两人在取下尸体的时候,就觉得有些怪异。大部分上吊的尸首,都是要一个人从下用力,一个人稳住尸身,慢慢先向上的从绳扣中褪出脖颈,再取下尸体。但是这具尸体,无论校医在下面怎么向上用力,就是不见女尸和绳扣有所分离。老板搬了凳子,凑近一看,才发现,原来这女尸上吊用的并非普通的绳索。而是一条黑色的男士皮带。
这条皮带一段细密的阵脚一针针紧紧钉在一条行军带上,另一端则是挽成绳圈之后,用同样的红线,和女生脖颈的肌肤紧紧缝纫在了一起,根本不可能和尸体分开。无奈之下,最后是叠高了桌椅,攀上顶棚,从横梁打结绳除隔断了行军带,才最终放下了尸体。

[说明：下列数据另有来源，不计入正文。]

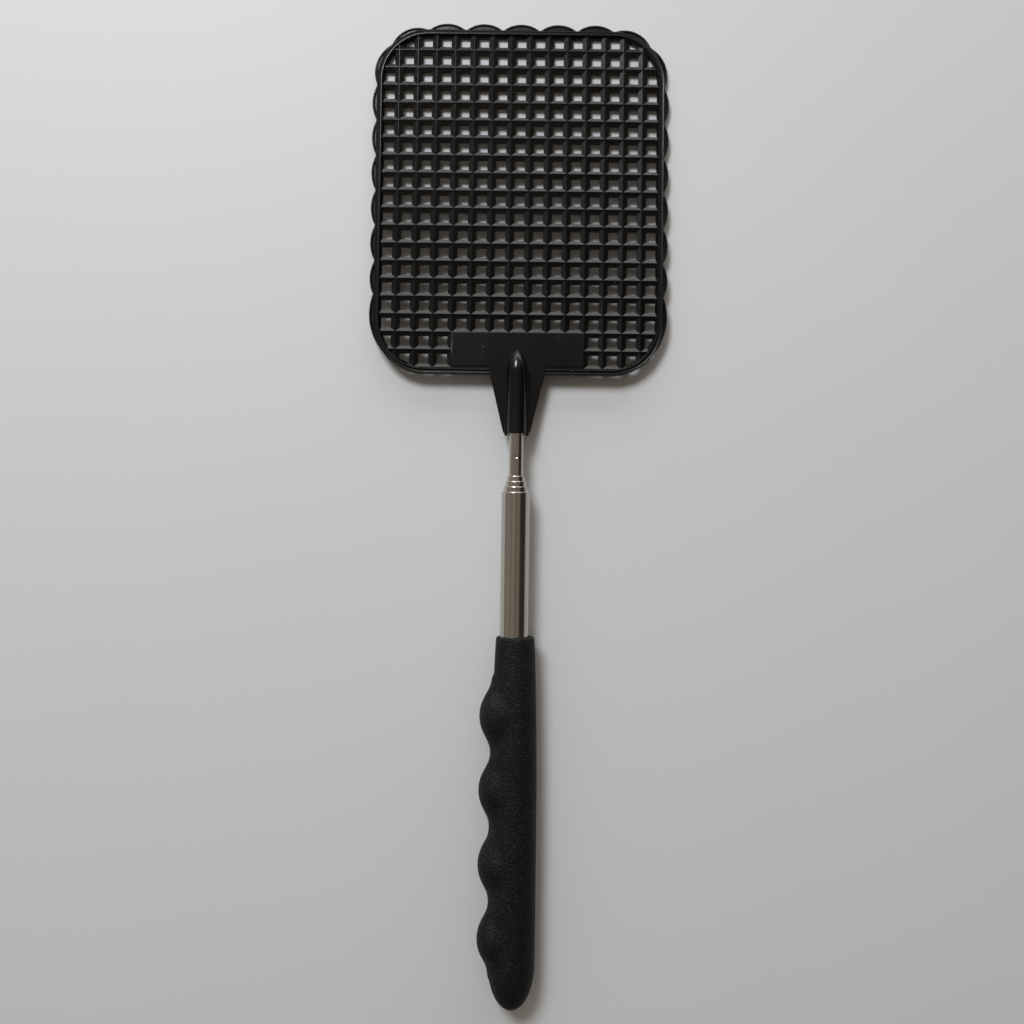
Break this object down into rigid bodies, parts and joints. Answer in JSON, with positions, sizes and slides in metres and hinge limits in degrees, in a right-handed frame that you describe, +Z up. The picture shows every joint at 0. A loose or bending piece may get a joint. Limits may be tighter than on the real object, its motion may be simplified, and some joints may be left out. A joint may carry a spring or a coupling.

随后赶来的警察看了尸体也是啧啧称奇,带回去几番鉴定,果然是自杀无误。女孩家长过来哭闹了一场,要求给说法,但是女孩平日里文静乖巧,也没和什么人结下冤仇。多方检查之后,只在女孩床垫下找到一张遗书。上面除了在题头,用血写了“遗言”二字,整片白纸下方都是大片空白。虽不情愿,家长也只得打包了遗物准备带着女儿尸首回家。
就在正准备回去的当口,却又发生了一件奇怪的事情。
日期:2011-7-2 21:04:00
那家母亲思念亡女,又见得女儿死状怪异,每夜不能成寐,常常翻出女儿只写二字的遗书检视。一晚,却发现从遗书下面浮现出红色字迹来。